TASK BRIEF
Below is a listing; reproduce each line of it exactly.

-- Begin COLLECTED DATA --

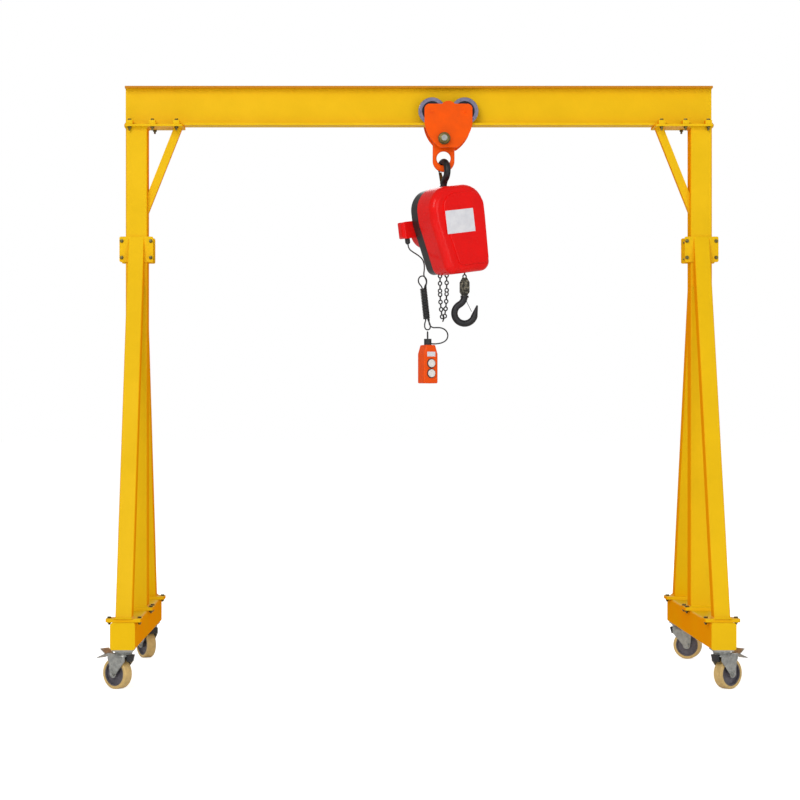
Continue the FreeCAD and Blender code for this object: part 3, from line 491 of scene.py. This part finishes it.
class GANTRY_OT_frame(bpy.types.Operator):
    """Give the frame its enamel and add its bolts, clips and welds"""
    bl_idname = "gantry.frame"
    bl_label = "Frame"

    def execute(self, context):
        sizes = context.scene.gantry_sizes
        made = make_finishes(context.scene.gantry_colours)
        made["bolt_yellow"] = make_bolt_yellow()
        made["plate_white"] = make_plate_white()
        for key, material in made.items():
            FINISH_NAMES[key] = material.name
        for row in frame["record"]["subparts"]:
            coat([row["node"]], finish(row["material_slot"]))
        self.add_pad_bolts(sizes)
        self.add_clamp_bolts(sizes)
        self.add_clips(sizes)
        self.add_welds(sizes)
        return {"FINISHED"}

    def add_pad_bolts(self, sizes):
        """Bolts through the pads at the feet of the legs and columns."""
        size = sizes.bolt_size
        places = []
        nuts = []
        for side in ("left", "right"):
            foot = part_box("column_" + side)
            middle = (foot[0].x + foot[1].x) / 2
            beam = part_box("base_beam_" + side)
            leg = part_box("front_leg_" + side)
            pad_top = foot[0].z + PAD_THICK * MM
            leg_y = leg[0].y + LEG_BOLT_Y * MM
            for dx in (-PAD_BOLT_X * MM, PAD_BOLT_X * MM):
                for y in (-COLUMN_BOLT_Y * MM, COLUMN_BOLT_Y * MM, leg_y, -leg_y):
                    places.append(pointing((middle + dx, y, pad_top), (0, 0, 1), 0.3))
                    under = beam[1].z - PAD_THICK * MM
                    nuts.append(pointing((middle + dx, y, under), (0, 0, -1), 0.1))
        heads = copies(join(hex_head(size)), places)
        below = copies(join(hex_head(size, 0.8) + stud_end(size, size * 0.6, size * 0.95)), nuts)
        settle(join(heads + below), "pad_bolts", finish("bolt_yellow"), "frame")

    def add_clamp_bolts(self, sizes):
        """Long bolts that pull the front and rear collars together round each column."""
        size = sizes.clamp_bolt_size
        places = []
        rods = []
        for side in ("left", "right"):
            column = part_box("column_" + side)
            middle = (column[0].x + column[1].x) / 2
            reach = CLAMP_Y * MM
            for dx in (-CLAMP_X * MM, CLAMP_X * MM):
                for z in CLAMP_HEIGHTS:
                    for way in (-1, 1):
                        places.append(pointing((middle + dx, way * reach, z), (0, way, 0), 0.2))
                    rods.append(pointing((middle + dx, -reach, z), (0, 1, 0)))
        heads = copies(join(hex_head(size, 0.75) + stud_end(size, size * 0.5, size * 0.9)), places)
        bars = copies(new_round(size / 2, 2 * CLAMP_Y * MM, 14), rods)
        settle(join(heads + bars), "clamp_bolts", finish("bolt_yellow"), "frame")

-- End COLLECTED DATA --

THE COMPLETED TASK
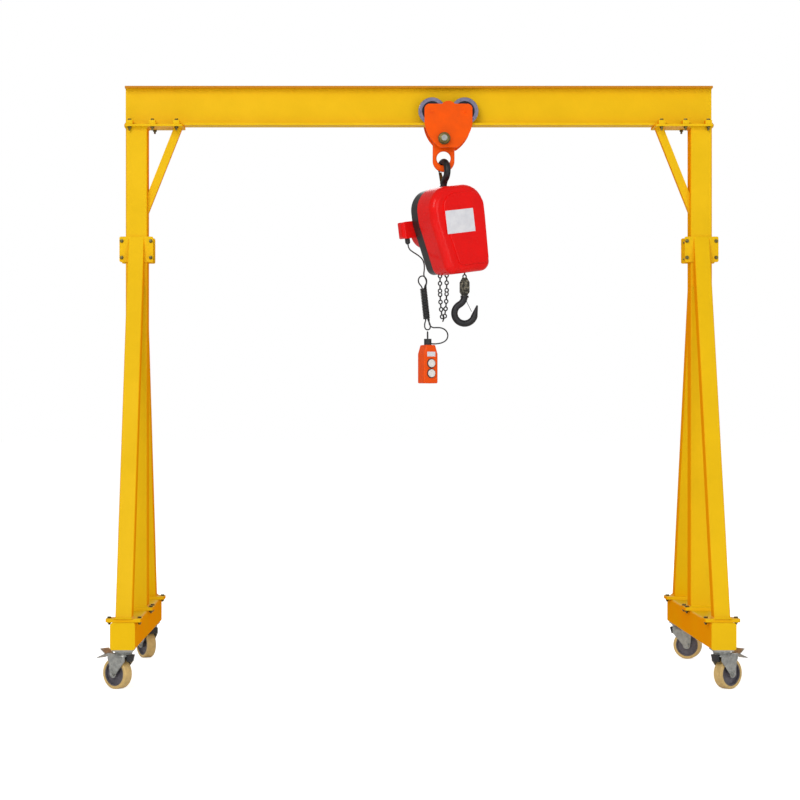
Continue the FreeCAD and Blender code for this object: part 3, from line 491 of scene.py. This part finishes it.
class GANTRY_OT_frame(bpy.types.Operator):
    """Give the frame its enamel and add its bolts, clips and welds"""
    bl_idname = "gantry.frame"
    bl_label = "Frame"

    def execute(self, context):
        sizes = context.scene.gantry_sizes
        made = make_finishes(context.scene.gantry_colours)
        made["bolt_yellow"] = make_bolt_yellow()
        made["plate_white"] = make_plate_white()
        for key, material in made.items():
            FINISH_NAMES[key] = material.name
        for row in frame["record"]["subparts"]:
            coat([row["node"]], finish(row["material_slot"]))
        self.add_pad_bolts(sizes)
        self.add_clamp_bolts(sizes)
        self.add_clips(sizes)
        self.add_welds(sizes)
        return {"FINISHED"}

    def add_pad_bolts(self, sizes):
        """Bolts through the pads at the feet of the legs and columns."""
        size = sizes.bolt_size
        places = []
        nuts = []
        for side in ("left", "right"):
            foot = part_box("column_" + side)
            middle = (foot[0].x + foot[1].x) / 2
            beam = part_box("base_beam_" + side)
            leg = part_box("front_leg_" + side)
            pad_top = foot[0].z + PAD_THICK * MM
            leg_y = leg[0].y + LEG_BOLT_Y * MM
            for dx in (-PAD_BOLT_X * MM, PAD_BOLT_X * MM):
                for y in (-COLUMN_BOLT_Y * MM, COLUMN_BOLT_Y * MM, leg_y, -leg_y):
                    places.append(pointing((middle + dx, y, pad_top), (0, 0, 1), 0.3))
                    under = beam[1].z - PAD_THICK * MM
                    nuts.append(pointing((middle + dx, y, under), (0, 0, -1), 0.1))
        heads = copies(join(hex_head(size)), places)
        below = copies(join(hex_head(size, 0.8) + stud_end(size, size * 0.6, size * 0.95)), nuts)
        settle(join(heads + below), "pad_bolts", finish("bolt_yellow"), "frame")

    def add_clamp_bolts(self, sizes):
        """Long bolts that pull the front and rear collars together round each column."""
        size = sizes.clamp_bolt_size
        places = []
        rods = []
        for side in ("left", "right"):
            column = part_box("column_" + side)
            middle = (column[0].x + column[1].x) / 2
            reach = CLAMP_Y * MM
            for dx in (-CLAMP_X * MM, CLAMP_X * MM):
                for z in CLAMP_HEIGHTS:
                    for way in (-1, 1):
                        places.append(pointing((middle + dx, way * reach, z), (0, way, 0), 0.2))
                    rods.append(pointing((middle + dx, -reach, z), (0, 1, 0)))
        heads = copies(join(hex_head(size, 0.75) + stud_end(size, size * 0.5, size * 0.9)), places)
        bars = copies(new_round(size / 2, 2 * CLAMP_Y * MM, 14), rods)
        settle(join(heads + bars), "clamp_bolts", finish("bolt_yellow"), "frame")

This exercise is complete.